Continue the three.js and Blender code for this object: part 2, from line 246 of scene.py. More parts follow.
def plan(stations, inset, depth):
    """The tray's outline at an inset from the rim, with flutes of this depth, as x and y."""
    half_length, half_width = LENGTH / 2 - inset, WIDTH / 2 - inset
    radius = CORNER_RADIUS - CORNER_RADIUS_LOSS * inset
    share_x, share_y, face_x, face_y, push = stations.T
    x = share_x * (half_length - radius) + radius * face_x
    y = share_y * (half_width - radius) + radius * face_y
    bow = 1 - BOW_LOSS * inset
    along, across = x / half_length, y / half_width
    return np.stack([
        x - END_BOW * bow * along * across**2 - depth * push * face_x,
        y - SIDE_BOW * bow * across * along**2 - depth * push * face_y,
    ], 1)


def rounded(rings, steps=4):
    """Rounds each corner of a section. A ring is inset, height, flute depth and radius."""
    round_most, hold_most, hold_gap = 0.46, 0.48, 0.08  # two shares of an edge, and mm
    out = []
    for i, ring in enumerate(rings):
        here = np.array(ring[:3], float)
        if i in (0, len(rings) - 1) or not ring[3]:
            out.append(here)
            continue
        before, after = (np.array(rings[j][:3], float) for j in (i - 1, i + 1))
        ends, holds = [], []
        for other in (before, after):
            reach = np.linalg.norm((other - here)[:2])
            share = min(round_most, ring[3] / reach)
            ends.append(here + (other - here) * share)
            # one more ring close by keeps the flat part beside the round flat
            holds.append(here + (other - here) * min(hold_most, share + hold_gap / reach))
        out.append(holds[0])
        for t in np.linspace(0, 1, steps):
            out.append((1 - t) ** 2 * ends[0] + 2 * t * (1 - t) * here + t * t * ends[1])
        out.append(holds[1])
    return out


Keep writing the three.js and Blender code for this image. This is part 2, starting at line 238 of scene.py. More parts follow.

● EXERCISE DIRECTIONS
Every line above should be retyped exactly as given.

● WRITTEN ANSWER
Continue the three.js and Blender code for this object: part 2, from line 246 of scene.py. More parts follow.
def plan(stations, inset, depth):
    """The tray's outline at an inset from the rim, with flutes of this depth, as x and y."""
    half_length, half_width = LENGTH / 2 - inset, WIDTH / 2 - inset
    radius = CORNER_RADIUS - CORNER_RADIUS_LOSS * inset
    share_x, share_y, face_x, face_y, push = stations.T
    x = share_x * (half_length - radius) + radius * face_x
    y = share_y * (half_width - radius) + radius * face_y
    bow = 1 - BOW_LOSS * inset
    along, across = x / half_length, y / half_width
    return np.stack([
        x - END_BOW * bow * along * across**2 - depth * push * face_x,
        y - SIDE_BOW * bow * across * along**2 - depth * push * face_y,
    ], 1)


def rounded(rings, steps=4):
    """Rounds each corner of a section. A ring is inset, height, flute depth and radius."""
    round_most, hold_most, hold_gap = 0.46, 0.48, 0.08  # two shares of an edge, and mm
    out = []
    for i, ring in enumerate(rings):
        here = np.array(ring[:3], float)
        if i in (0, len(rings) - 1) or not ring[3]:
            out.append(here)
            continue
        before, after = (np.array(rings[j][:3], float) for j in (i - 1, i + 1))
        ends, holds = [], []
        for other in (before, after):
            reach = np.linalg.norm((other - here)[:2])
            share = min(round_most, ring[3] / reach)
            ends.append(here + (other - here) * share)
            # one more ring close by keeps the flat part beside the round flat
            holds.append(here + (other - here) * min(hold_most, share + hold_gap / reach))
        out.append(holds[0])
        for t in np.linspace(0, 1, steps):
            out.append((1 - t) ** 2 * ends[0] + 2 * t * (1 - t) * here + t * t * ends[1])
        out.append(holds[1])
    return out


Keep writing the three.js and Blender code for this image. This is part 2, starting at line 238 of scene.py. More parts follow.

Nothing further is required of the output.